Ms Herda and Mr Orsos, who both worked at BrookLodge Hotel in Aughrim, had been in Ms Herda’s car when it went into the water at South Quay in Arklow on the morning of March 26, 2013. Ms Herda escaped at the harbour but Mr Orsos’s body was found on a nearby beach later that day.

Detective Sergeant Fergus O’Brien on Thursday that he arrested Ms Herda at her home on August 2, 2013. He and a colleague then interviewe­d her at Wicklow Garda Station.

He said they asked her if she had known there were ladders on the harbour wall, but she said she didn’t remember how she got out of the water.

The statement of a man working at the harbour was put to her. He had described the speed of a car he heard as ‘pedal-tothestuff ’.

‘Yes, I was stressed and nervous,’ she said, when asked if the car was going fast.

‘I didn’t want to drive there.
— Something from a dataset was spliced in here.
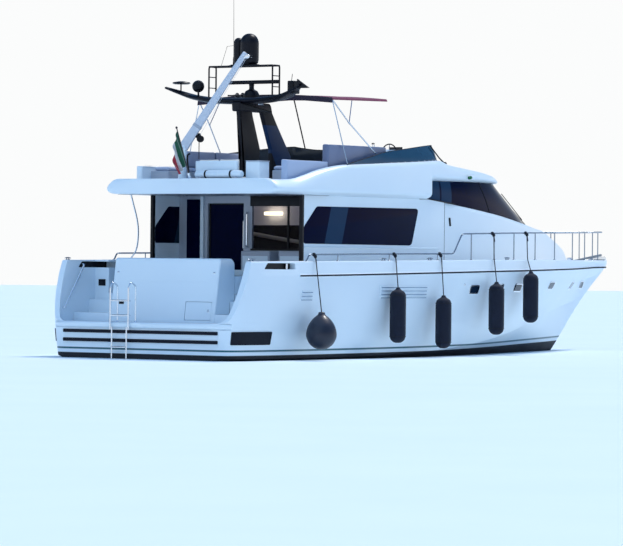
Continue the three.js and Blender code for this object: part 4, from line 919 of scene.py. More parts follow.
# Glazing round the raised house: black glass bonded in a leaning band from the sill to the
# roof, its panes parted by black seams. Columns: x and y of the foot, x and y of the head.
GLAZING = np.column_stack([np.arange(10.0), [
    [7.345, 1.872, 7.42, 1.845], [8.0, 1.868, 8.0, 1.825], [9.0, 1.828, 8.8, 1.785],
    [10.0, 1.718, 9.6, 1.69], [10.9, 1.565, 10.25, 1.545], [11.65, 1.39, 10.78, 1.29],
    [12.3, 1.15, 11.16, 0.96], [12.8, 0.88, 11.4, 0.64], [13.15, 0.56, 11.54, 0.33],
    [13.3, 0.0, 11.6, 0.0],
]])
SEAM_ROW, GLASS = 3.0, 0.016


def sill_at(x):
    return np.where(x < 8.0, np.interp(x, [7.3, 8.0], [3.292, 3.225]),
                    np.interp(x, TRUNK[:, 0], TRUNK[:, 3]))


def glazing_band(rows, depth=0.0):
    """Points of the band for rows of the table: from foot to head in straight lines, bowed out by a
    sine; depth moves them in along the horizontal normal. Returns rows by heights."""
    foot = np.stack([fair(GLAZING, rows, 1), fair(GLAZING, rows, 2)], -1)
    head = np.stack([fair(GLAZING, rows, 3), fair(GLAZING, rows, 4)], -1)
    normal = np.stack([(foot[:, 0] - 7.0) * 0.25, foot[:, 1]], -1)
    normal /= np.linalg.norm(normal, axis=1, keepdims=True)
    v = np.linspace(0, 1, 9)[None, :, None]
    flat = foot[:, None] * (1 - v) + head[:, None] * v + normal[:, None] * (0.02 * np.sin(np.pi * v) - depth)
    low = sill_at(foot[:, 0]) + 0.003
    height = low[:, None] + (GLASS_TOP - GAP - low[:, None]) * v[..., 0]
    return np.concatenate([flat, height[..., None]], -1)


def glass_skin(outer, inner, wrapped=False):
    """A sheet between two faces; a wrapped one goes on round the bow to the other side."""
    if wrapped:
        outer, inner = (np.concatenate([face, face[-2::-1] * (1, -1, 1)]) for face in (outer, inner))
    return loft(np.concatenate([outer, inner[:, ::-1]], 1))


side_tint = tinted("side_glass_tint", [(7.2, 7.86, 0.0), (7.92, 8.32, 0.0)])
front_tint = tinted("windscreen_tint", [])
side_rows = np.linspace(0, SEAM_ROW, 30)
side_pane = glass_skin(glazing_band(side_rows), glazing_band(side_rows, GLASS))
for side, hand in HANDS:
    piece(f"side_pane_{side}", {side_tint: [hand(side_pane)]}, replaces=[f"side_glass_{side}"])
front_rows = np.linspace(SEAM_ROW + 0.01, 9, 50)
seams = [tube(glazing_band(np.array([row]), -0.001)[0] * (1, hand, 1), 0.011, 8)
         for row in (SEAM_ROW, 6.3) for hand in (-1, 1)]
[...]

It was an accident,’ she said, explaining that they had been arguing in the car.

‘I couldn’t understand what he was saying and then, boom,’ she said, denying that she had driven into the water deliberate­ly.

She was asked if she’d agree that she was driving recklessly.

‘No, I don’t think so,’ she replied. ‘I wouldn’t hurt anyone. I could have killed myself. I didn’t want to die. I have a family.’

She added later that she wanted to have children.

She said it would have been easier if the deceased was there to explain. ‘I wish he was still here,’ she said.

She said his attention was too much for her sometimes and she agreed that she was angry with him when she drove to the harbour that morning.

She was asked if he had shouted at her to stop. She said there was screaming in the car all the way from her house.